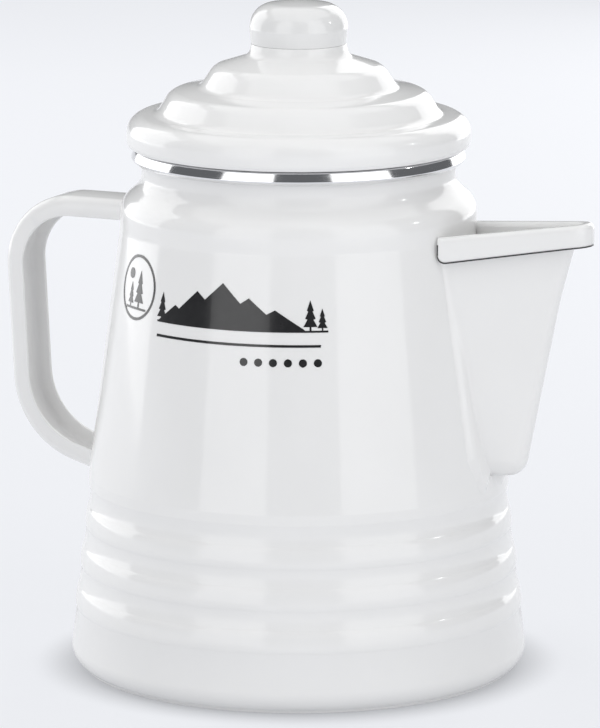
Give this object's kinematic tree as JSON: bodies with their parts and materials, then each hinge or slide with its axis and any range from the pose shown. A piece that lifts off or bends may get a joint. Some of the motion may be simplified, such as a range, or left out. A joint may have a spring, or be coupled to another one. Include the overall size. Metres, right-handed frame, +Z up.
{
  "type": "coffee percolator",
  "caption": "White enamelled stovetop percolator with a V spout, channel handle, stepped lid with a knob, and a lift-out pump stem with coffee basket and spreader.",
  "frame": {"origin": "centre of the overall box at the flat bottom the pot stands on; the pot's axis passes through it", "axes": "+Z up along the pot's axis, +X towards the spout, -X towards the handle"},
  "size_m": [0.1998, 0.1462, 0.215],
  "materials": {
    "white_enamel": "gloss",
    "bright_trim": "polished",
    "knob_white": "gloss",
    "silicone": "matt",
    "stainless": "satin"
  },
  "bodies": {
    "pot": {"pot_body": "white_enamel", "pot_bottom": "white_enamel", "rim_ring": "bright_trim", "spout": "white_enamel", "handle": "white_enamel"},
    "lid": {"lid_shell": "white_enamel", "lid_collar": "stainless"},
    "knob": {"knob": "knob_white", "knob_gasket": "silicone"},
    "pump": {"pump_stem": "stainless", "stem_foot": "stainless", "stem_stop": "stainless"},
    "basket": {"basket_cup": "stainless", "basket_sleeve": "stainless"},
    "spreader": {"spreader_plate": "stainless"}
  },
  "joints": [
    {"name": "lid_lift", "type": "slide", "parent": "pot", "child": "lid", "axis": [0, 0, 1], "range_m": [0, 0.24]},
    {"name": "knob_twist", "type": "hinge", "parent": "lid", "child": "knob", "pos_m": [0, 0, 0.2015], "axis": [0, 0, 1], "range_deg": [0, 90]},
    {"name": "pump_lift", "type": "slide", "parent": "pot", "child": "pump", "axis": [0, 0, 1], "range_m": [0, 0.168]},
    {"name": "basket_lift", "type": "slide", "parent": "pump", "child": "basket", "axis": [0, 0, 1], "range_m": [0, 0.024]},
    {"name": "spreader_lift", "type": "slide", "parent": "basket", "child": "spreader", "axis": [0, 0, 1], "range_m": [0, 0.024]}
  ],
  "couplings": [
    {"joint": "pump_lift", "follows": "lid_lift", "ratio": 0.7},
    {"joint": "basket_lift", "follows": "lid_lift", "ratio": 0.1},
    {"joint": "spreader_lift", "follows": "lid_lift", "ratio": 0.1}
  ]
}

(What to produce) Word for word, restate all of the data shown above.

(Task solution)
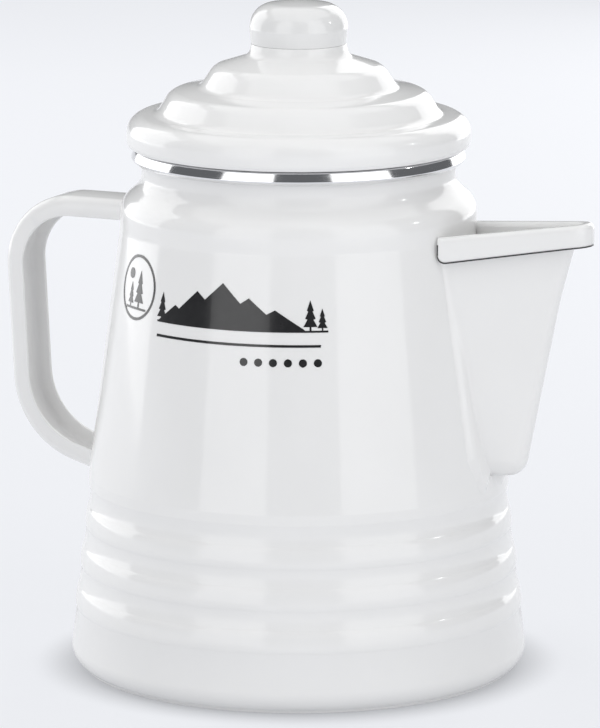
Give this object's kinematic tree as JSON: bodies with their parts and materials, then each hinge or slide with its axis and any range from the pose shown. A piece that lifts off or bends may get a joint. Some of the motion may be simplified, such as a range, or left out. A joint may have a spring, or be coupled to another one. Include the overall size. Metres, right-handed frame, +Z up.
{
  "type": "coffee percolator",
  "caption": "White enamelled stovetop percolator with a V spout, channel handle, stepped lid with a knob, and a lift-out pump stem with coffee basket and spreader.",
  "frame": {"origin": "centre of the overall box at the flat bottom the pot stands on; the pot's axis passes through it", "axes": "+Z up along the pot's axis, +X towards the spout, -X towards the handle"},
  "size_m": [0.1998, 0.1462, 0.215],
  "materials": {
    "white_enamel": "gloss",
    "bright_trim": "polished",
    "knob_white": "gloss",
    "silicone": "matt",
    "stainless": "satin"
  },
  "bodies": {
    "pot": {"pot_body": "white_enamel", "pot_bottom": "white_enamel", "rim_ring": "bright_trim", "spout": "white_enamel", "handle": "white_enamel"},
    "lid": {"lid_shell": "white_enamel", "lid_collar": "stainless"},
    "knob": {"knob": "knob_white", "knob_gasket": "silicone"},
    "pump": {"pump_stem": "stainless", "stem_foot": "stainless", "stem_stop": "stainless"},
    "basket": {"basket_cup": "stainless", "basket_sleeve": "stainless"},
    "spreader": {"spreader_plate": "stainless"}
  },
  "joints": [
    {"name": "lid_lift", "type": "slide", "parent": "pot", "child": "lid", "axis": [0, 0, 1], "range_m": [0, 0.24]},
    {"name": "knob_twist", "type": "hinge", "parent": "lid", "child": "knob", "pos_m": [0, 0, 0.2015], "axis": [0, 0, 1], "range_deg": [0, 90]},
    {"name": "pump_lift", "type": "slide", "parent": "pot", "child": "pump", "axis": [0, 0, 1], "range_m": [0, 0.168]},
    {"name": "basket_lift", "type": "slide", "parent": "pump", "child": "basket", "axis": [0, 0, 1], "range_m": [0, 0.024]},
    {"name": "spreader_lift", "type": "slide", "parent": "basket", "child": "spreader", "axis": [0, 0, 1], "range_m": [0, 0.024]}
  ],
  "couplings": [
    {"joint": "pump_lift", "follows": "lid_lift", "ratio": 0.7},
    {"joint": "basket_lift", "follows": "lid_lift", "ratio": 0.1},
    {"joint": "spreader_lift", "follows": "lid_lift", "ratio": 0.1}
  ]
}